For those who’d prefer to rely on the hotel for a seamless running experience, weekly running sessions are available. Additionally, the hotel provides other exercise options, including yoga classes, tennis, paddle tennis, and cycling sessions, scheduled periodically throughout the week.
Anything else to note?
I was very unimpressed by one thing leading up to my stay – the difficulty I encountered when trying to contact the hotel. I needed to arrange an airport transfer but found it impossible to find a contact number. In the end, I gave up and arranged it through a third party. This wasn’t a good first impression and didn’t inspire much confidence in the lead-up to my stay.
Blue Brothers Diving
As I mentioned, my purpose for visiting El Gouna was to obtain my open water certification, and I did so at Blue Brothers Diving. This diving center is conveniently situated on-site, and I wholeheartedly recommend it for anyone interested in snorkeling or scuba diving during their vacation. The staff is excellent, the instruction is top-notch, and the dive sites they explore in the Red Sea are truly remarkable.

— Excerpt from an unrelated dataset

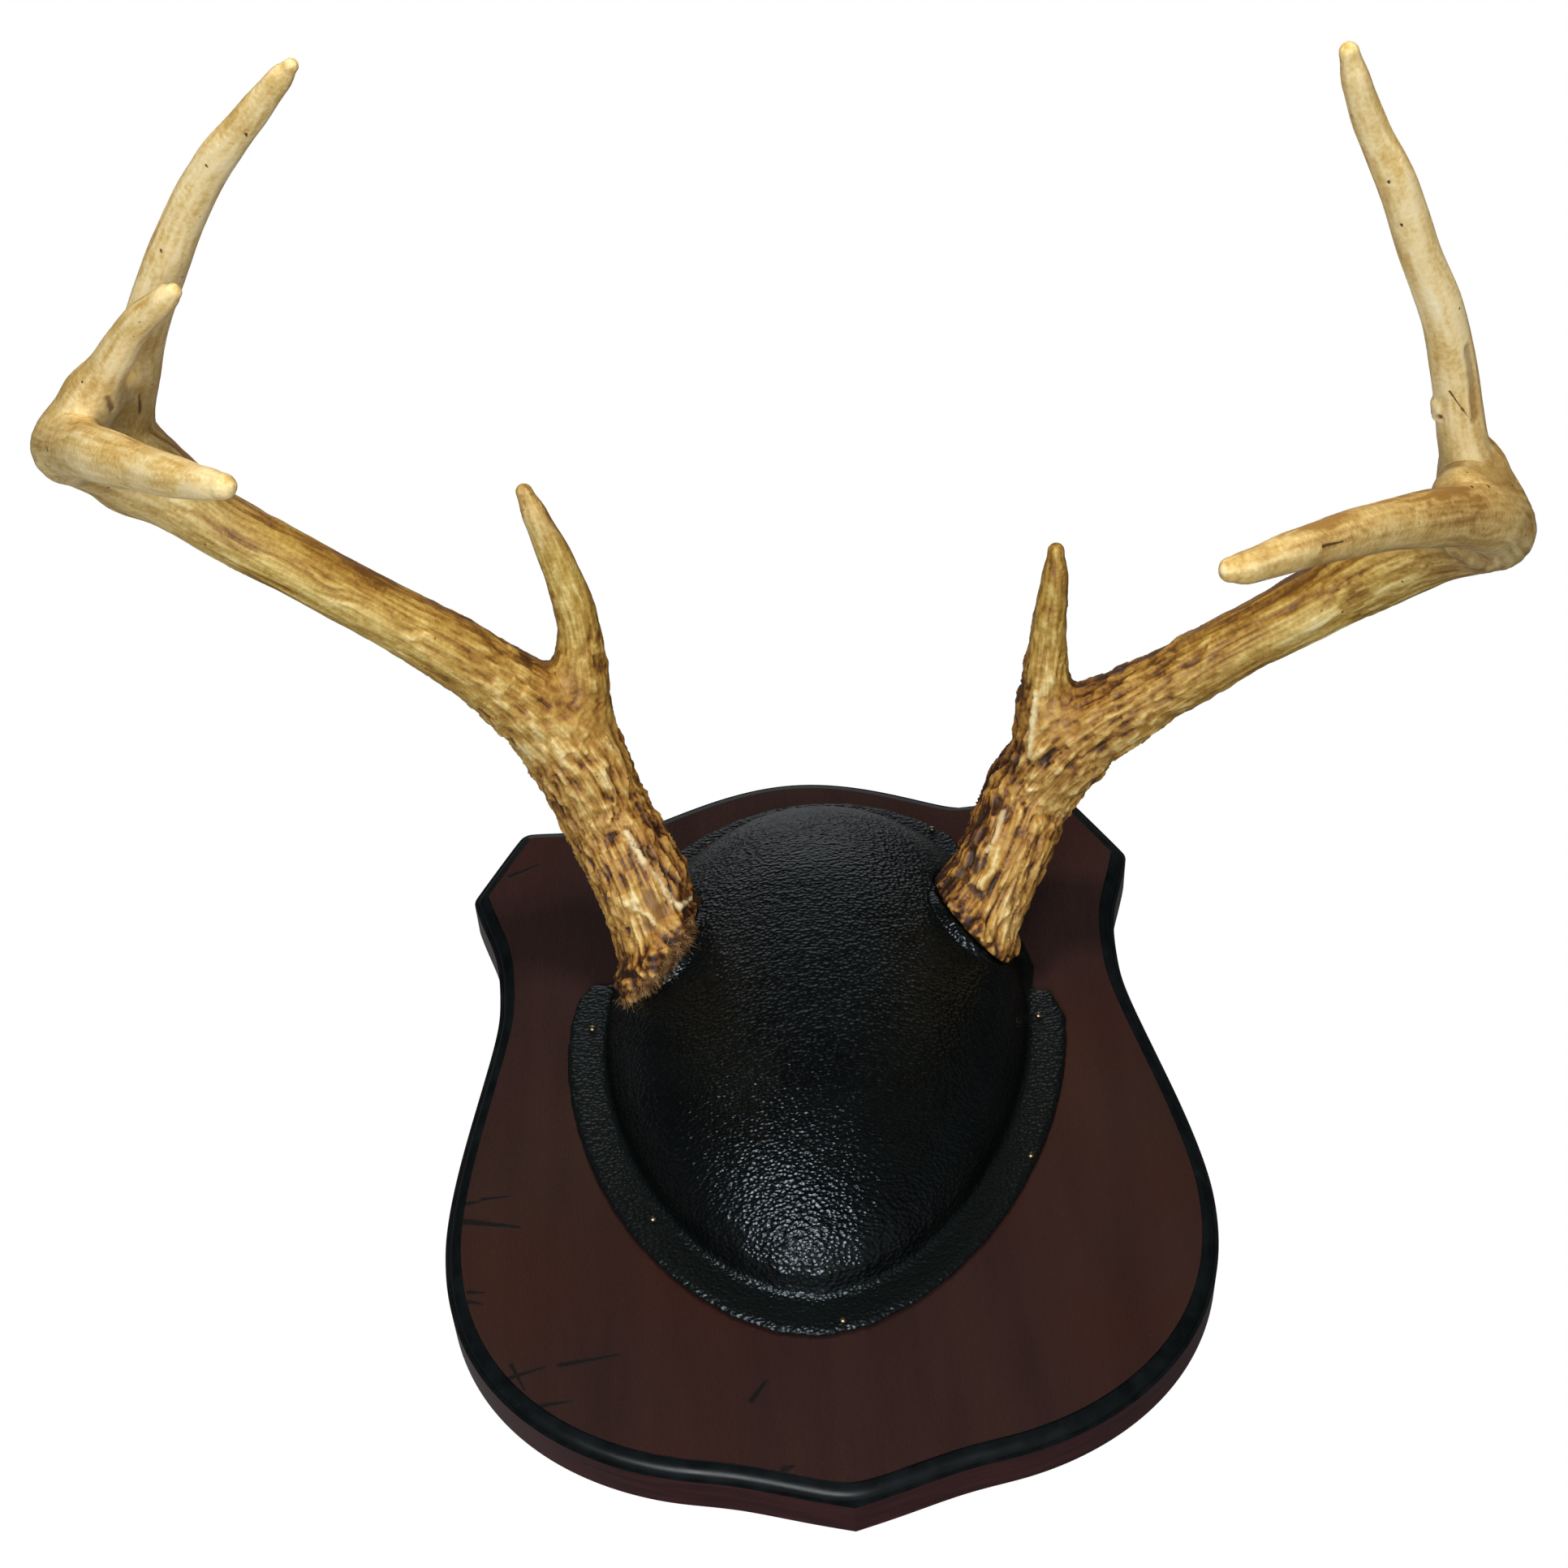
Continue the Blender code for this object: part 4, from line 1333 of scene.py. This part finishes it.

I wholeheartedly recommend choosing Cook’s Club for your vacation in El Gouna. It stands out as one of the best value propositions I’ve encountered from a hotel over the years.
During my visit, I also stopped by the Sheraton, which was another option I had been considering. While it boasts some appealing features, such as its private island setting and grand facilities, the additional cost could only have been justified if I planned to spend an extensive amount of time within the hotel.
Honestly, hotels in El Gouna are generally so affordable that it’s challenging to make a wrong choice. Nonetheless, if Cook’s Club is on your shortlist and you’re seeking that final push to book, I hope this review has provided just that.